Comme lui, il transforme une chronique par l'ajout d'un substrat autobiographique. Comme lui, il ne retranche jamais rien à son texte mais ne cesse de le commenter au point de toujours sembler surpris par son lecteur au moment même de l'écriture (par exemple, après avoir cité le personnage d'Emma Peel, incarnée par Diana Rigg, il note « À la relecture : qui vient de mourir ». Ou bien, il râle contre une avocate qui ne répond pas à ses demandes et fait amende honorable quand elle se manifeste enfin, concluant « (Je pourrais effacer ce que j'ai écrit plus haut, mais non.
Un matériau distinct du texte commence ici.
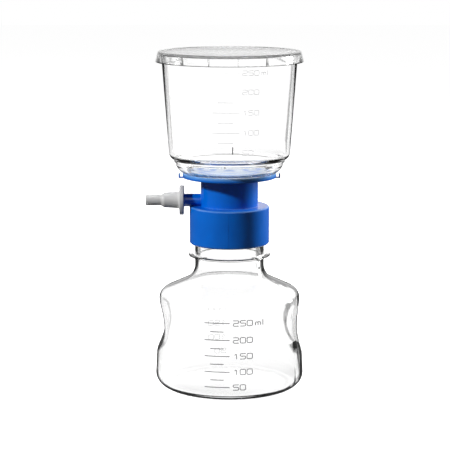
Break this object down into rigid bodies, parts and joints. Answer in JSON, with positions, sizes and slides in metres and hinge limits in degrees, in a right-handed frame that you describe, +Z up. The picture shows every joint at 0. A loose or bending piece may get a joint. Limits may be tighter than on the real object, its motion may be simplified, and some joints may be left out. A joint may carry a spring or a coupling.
{
  "type": "vacuum filtration unit",
  "caption": "Clear lidded funnel chamber over a membrane on a blue collar with a side arm and hose adapter, screwed onto a clear waisted receiver bottle.",
  "frame": {"origin": "on the upright axis of bottle, collar and chamber, at the plane that the bottle's foot ring stands on", "axes": "+Z up along the unit's axis, towards the lid; the side arm and hose adapter point along -X; +Y is the back, away from the printed graduations"},
  "size_m": [0.0958, 0.0902, 0.2042],
  "materials": {
    "clear_bottle": "clear polished",
    "seal_rubber": "satin",
    "blue_plastic": "semi-gloss moulded",
    "plug_fibre": "fibrous",
    "grey_plastic": "satin moulded",
    "membrane_white": "matt",
    "clear_chamber": "clear polished",
    "clear_lid": "clear polished"
  },
  "bodies": {
    "bottle": {"receiver_bottle": "clear_bottle"},
    "seal": {"neck_seal": "seal_rubber"},
    "head": {"filter_body": "blue_plastic", "port_plug": "plug_fibre", "membrane": "membrane_white", "upper_chamber": "clear_chamber"},
    "adapter": {"hose_adapter": "grey_plastic"},
    "cover": {"lid": "clear_lid"}
  },
  "joints": [
    {"name": "head_rise", "type": "slide", "parent": "bottle", "child": "seal", "axis": [0, 0, 1], "range_m": [0, 0.00675]},
    {"name": "head_unscrew", "type": "hinge", "parent": "seal", "child": "head", "pos_m": [0, 0, 0.1], "axis": [0, 0, 1], "range_deg": [0, 540]},
    {"name": "adapter_pull", "type": "slide", "parent": "head", "child": "adapter", "axis": [-1, 0, 0], "range_m": [0, 0.012]},
    {"name": "lid_lift", "type": "slide", "parent": "head", "child": "cover", "axis": [0, 0, 1], "range_m": [0, 0.025]}
  ],
  "couplings": [
    {"joint": "head_rise", "follows": "head_unscrew", "m_per_rad": 0.000716}
  ]
}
Je l'ai attendu six mois, ce mail, quand même.) ». Et, tandis que Montaigne se nourrit des stoïciens qu'il pille et surtout met en pratique car les livres sont faits pour être vécus, Jaenada aussi s'est donné des maîtres qu'il cite encore et toujours : Troplain et Ivani qui, les premiers, ont écrit un livre sur les incohérences de l'affaire Taron mais aussi Modiano, qu'il croise sans cesse dans cette affaire hors-norme à laquelle est mêlé de loin le père de l'écrivain, au point qu'on finit par ne plus savoir si c'est la littérature qui imite la vie, ou l'inverse.
Et surtout, Jaenada , par l'écriture, ne cherche-t-il pas, tout comme son illustre devancier, à apprivoiser la mort ?
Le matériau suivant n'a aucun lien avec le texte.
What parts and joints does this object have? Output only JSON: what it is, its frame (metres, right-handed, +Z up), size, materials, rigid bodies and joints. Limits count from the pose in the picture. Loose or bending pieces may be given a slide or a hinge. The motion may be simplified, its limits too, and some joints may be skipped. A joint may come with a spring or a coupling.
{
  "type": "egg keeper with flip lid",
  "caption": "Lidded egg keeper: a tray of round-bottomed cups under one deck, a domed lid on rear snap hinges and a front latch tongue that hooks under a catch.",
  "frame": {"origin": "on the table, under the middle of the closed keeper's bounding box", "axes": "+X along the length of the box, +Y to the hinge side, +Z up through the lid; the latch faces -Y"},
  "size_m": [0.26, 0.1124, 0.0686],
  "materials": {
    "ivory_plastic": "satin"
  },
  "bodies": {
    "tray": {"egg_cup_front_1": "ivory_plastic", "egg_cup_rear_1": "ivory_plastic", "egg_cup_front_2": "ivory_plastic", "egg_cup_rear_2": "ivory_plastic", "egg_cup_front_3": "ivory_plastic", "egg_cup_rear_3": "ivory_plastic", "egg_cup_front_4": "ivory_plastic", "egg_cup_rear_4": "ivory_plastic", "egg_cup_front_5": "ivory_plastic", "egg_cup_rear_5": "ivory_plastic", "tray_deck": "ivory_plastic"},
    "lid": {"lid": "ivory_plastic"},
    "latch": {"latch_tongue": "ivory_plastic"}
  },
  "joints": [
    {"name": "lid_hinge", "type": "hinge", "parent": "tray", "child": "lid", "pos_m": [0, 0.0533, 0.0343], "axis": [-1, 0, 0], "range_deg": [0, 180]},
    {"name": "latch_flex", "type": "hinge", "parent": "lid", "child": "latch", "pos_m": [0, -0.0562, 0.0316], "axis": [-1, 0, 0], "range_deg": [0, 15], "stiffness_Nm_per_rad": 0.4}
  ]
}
Plus il parle des protagonistes de son histoire, plus il s'émeut de modestes points communs qu'il découvre (« le 25 mai, elle est confiée à la paroisse catholique de Saint-Potin (c'est ma date anniversaire et je travaille à Voici, il n'y a pas de hasard »). Jusqu'à, en lisant les lettres de Solange, dont la photo orne la couverture du livre, s'exclamer « [Solange aime bien les parenthèses.] »
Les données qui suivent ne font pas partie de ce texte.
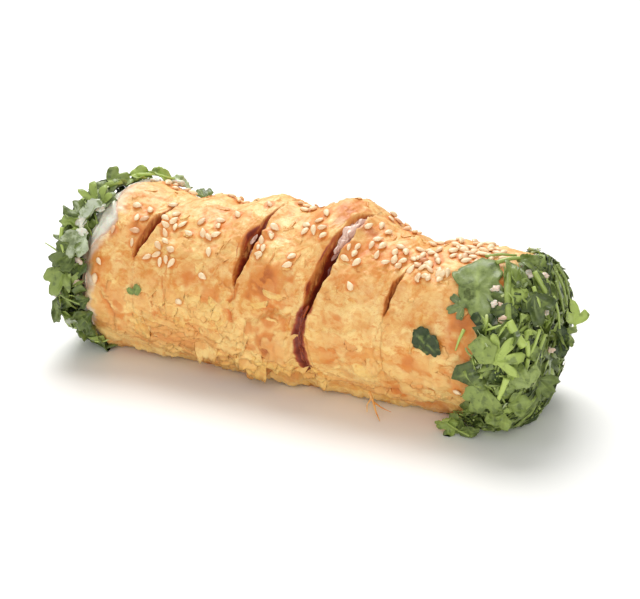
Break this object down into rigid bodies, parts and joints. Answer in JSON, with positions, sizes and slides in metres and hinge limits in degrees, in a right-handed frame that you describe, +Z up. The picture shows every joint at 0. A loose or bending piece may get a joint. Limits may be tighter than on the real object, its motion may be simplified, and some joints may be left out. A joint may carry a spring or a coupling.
{
  "type": "chicken roll",
  "caption": "Baked puff pastry tube round a chicken filling, slashed across its top, with both ends dipped in cream sauce and chopped parsley.",
  "frame": {"origin": "on the plane the roll rests on, under the middle of its pastry tube", "axes": "+X along the roll to the end with the tidier coat of herbs, +Z up, and the slashes face -Y and up"},
  "size_m": [0.1619, 0.0579, 0.0546],
  "materials": {
    "crust": "satin",
    "filling": "gloss",
    "cream": "gloss",
    "herbs": "satin",
    "leaf": "satin"
  },
  "bodies": {
    "root": {"pastry_crust": "crust", "chicken_filling": "filling", "cream_left": "cream", "cream_right": "cream", "parsley_coat_left": "herbs", "parsley_coat_right": "herbs", "parsley_leaf_large": "leaf", "parsley_leaf_small": "leaf"}
  },
  "joints": []
}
(Sujet de thèse pour mes vieux jours : explorer l'utilisation différenciée des parenthèses et des crochets dans ce fichu bouquin)
Jaenada parle de vies injustement fracassées et s'identifie à elles : c'est sa façon de conjurer le sort. Ou de s'entraîner à vivre la tragédie qui nous pend tous au nez, par excès de cholestérol, grosse colère d'un éditeur exaspéré mettant à mort son poulain ou irruption du rouleau compresseur de l'injustice : « Je ne suis pas mort – joie. (j'aime (façon de parler) penser, en écrivant, en regardant mes doigts bouger sur le clavier (il faut que je me coupe les ongles) qu'un jour, dans quelques années (ou dans trois semaines), un lecteur dans son lit à Bastia, une lectrice dans un TGV vers Lyon, liront les premiers mots de ce chapitre et penseront : « Ben si. ») »
Alors voilà. le petit Luc Taron est mort. Solange est morte. Lucien Léger aussi. Et Jaenada, à vrai dire, ne se sent pas très bien. Mais il est vivant. Et nous aussi, de nous être indignés et d'avoir ri avec lui.